Fontana Builders had obtained a builder’s risk policy from Assurance Co. of America when construction began in 2005, but the policy lapsed. As the construction cost increased, Fontana Builders obtained a $1.49 million policy from Assurance in April 2007.


A week before a July 2007 fire consumed the house, Accola obtained a $3 million homeowners policy from Chubb Insurance covering up to $1 million of his personal property. Despite not having the title to the house in his name, Chubb paid Accola $1.5 million after the fire.


Assurance denied coverage of its builder’s policy, saying the policy expired because the owners obtained the Chubb policy and took occupancy of the house.

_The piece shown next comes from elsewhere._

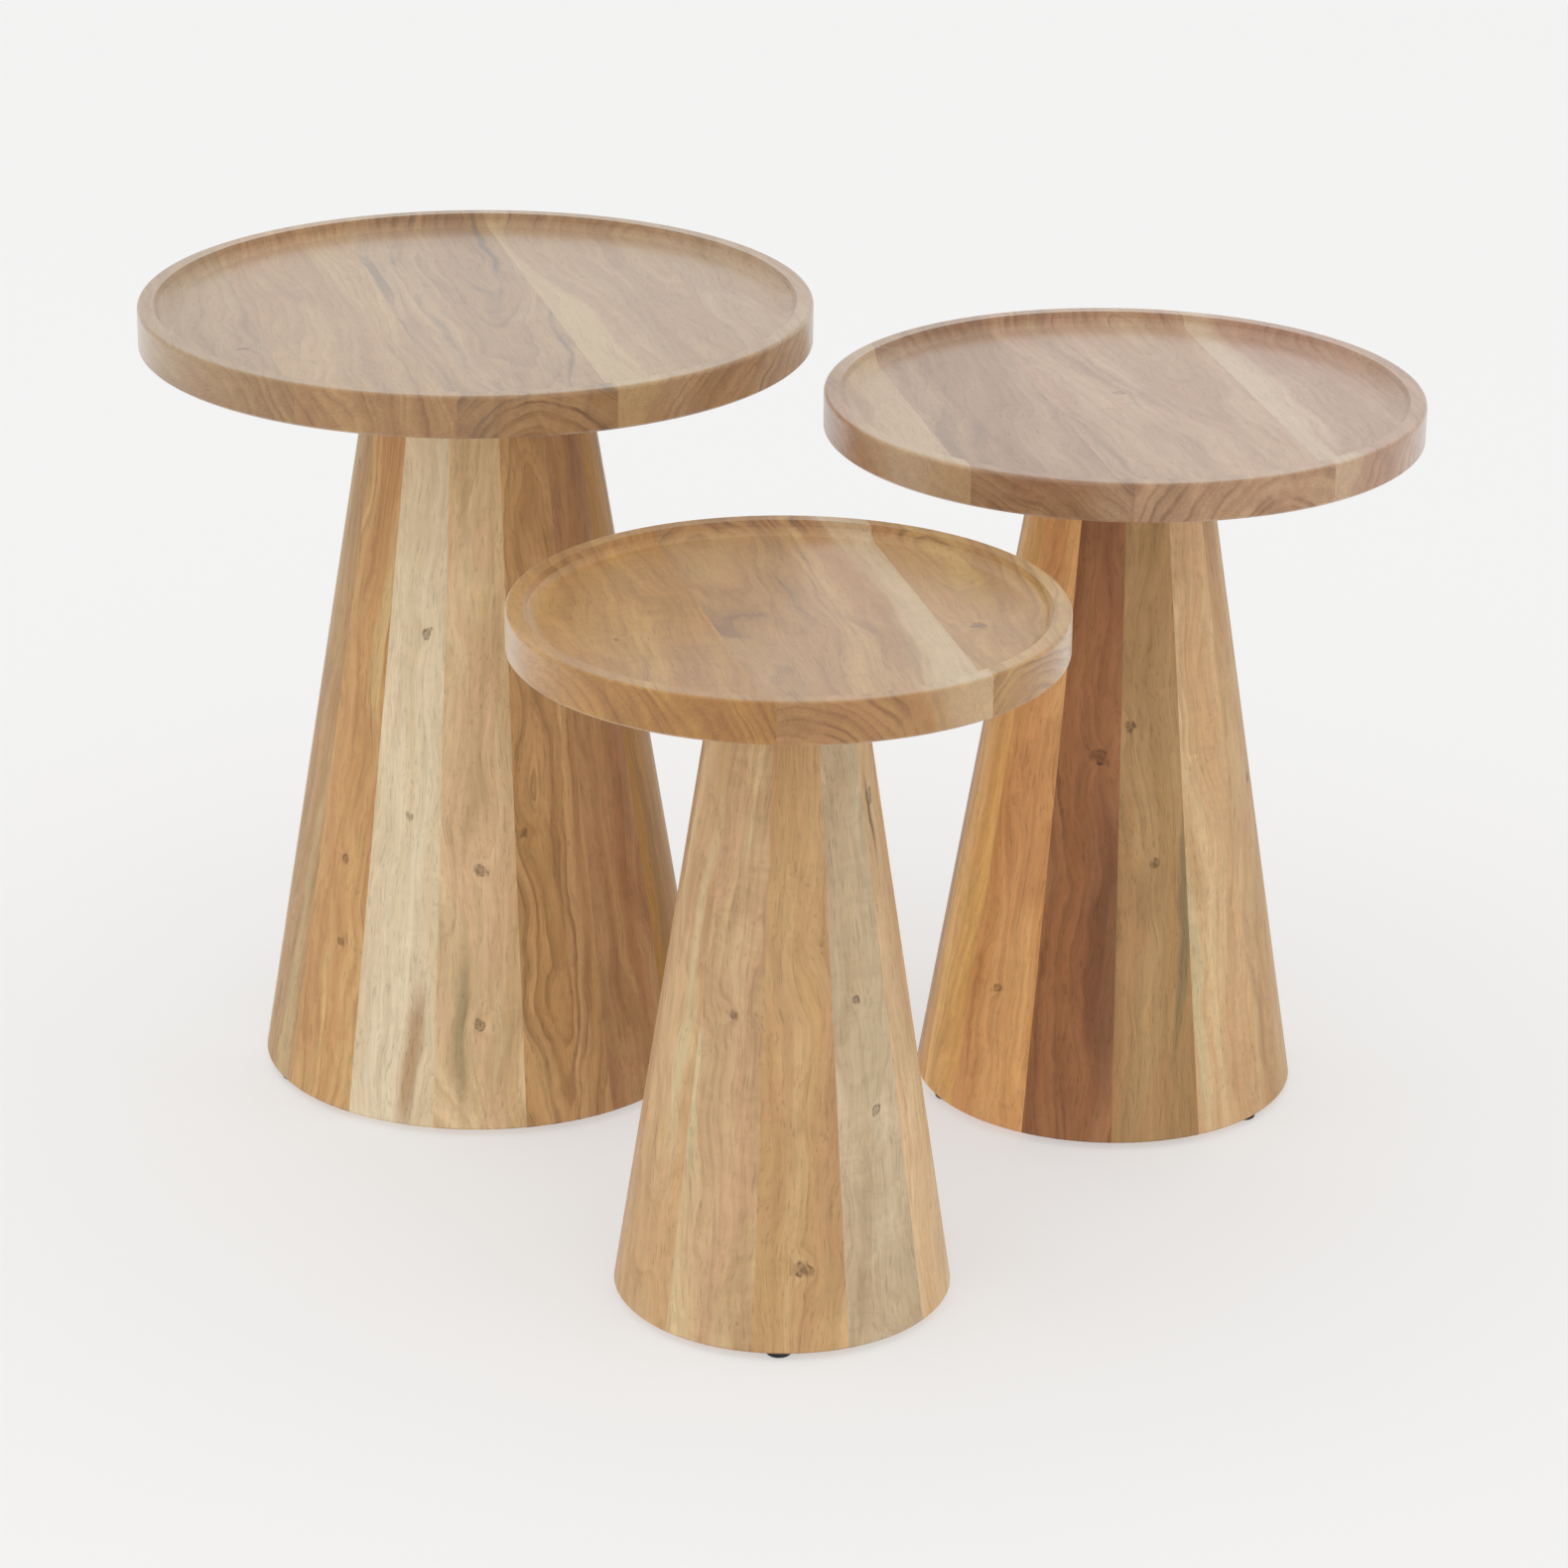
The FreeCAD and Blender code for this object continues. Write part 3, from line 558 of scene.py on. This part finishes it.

Fontana Builders sued Assurance for breach of contract and bad faith denial of coverage. Walworth County Judge James Carlson ordered the jury not be told about the $1.5 million Accola received from Chubb.


In April 2010, jurors awarded Fontana Builders $1.39 million for compensatory losses and $1.21 million for bad faith. Interest and costs boosted the total award to $3 million in a July 2010 judgment.


On appeal, Assurance argued that Carlson erred by deciding a question of fact that should been left to the jury. On Wednesday, the appeals court agreed that a jury must decide when Assurance’s coverage terminated.


William Ehrke, one of Assurance’s attorneys, said he was “pleased” with the appeals opinion, which allows the case to be retried.


“The real question will be whether or not two policies were in effect on the date of the fire,” said Ehrke.


Assurance’s policy precluded additional coverage and treated additional payouts as repeat payments for the same damages, he said.


The opinion also allows jurors to learn about Chubb’s payment to Accola.


The Gazette was not able to reach Fontana’s attorney, Chris Trebatoski, for comment.


Accola also sued his own company, Fontana Builders, for the value of the personal property he lost in the fire. In that suit, Westfield Insurance had issued Fontana Builders a policy to cover negligence during construction of Accola’s house. After it was determined that the fire was caused by an employee of Fontana Builders, who negligently stored staining rags in the garage, Accola sued when Westfield denied coverage.


Circuit Judge John Race dismissed the suit, finding that Accola was responsible for his employee’s conduct. That decision also was overturned on appeal, and the case remains pending in Walworth County.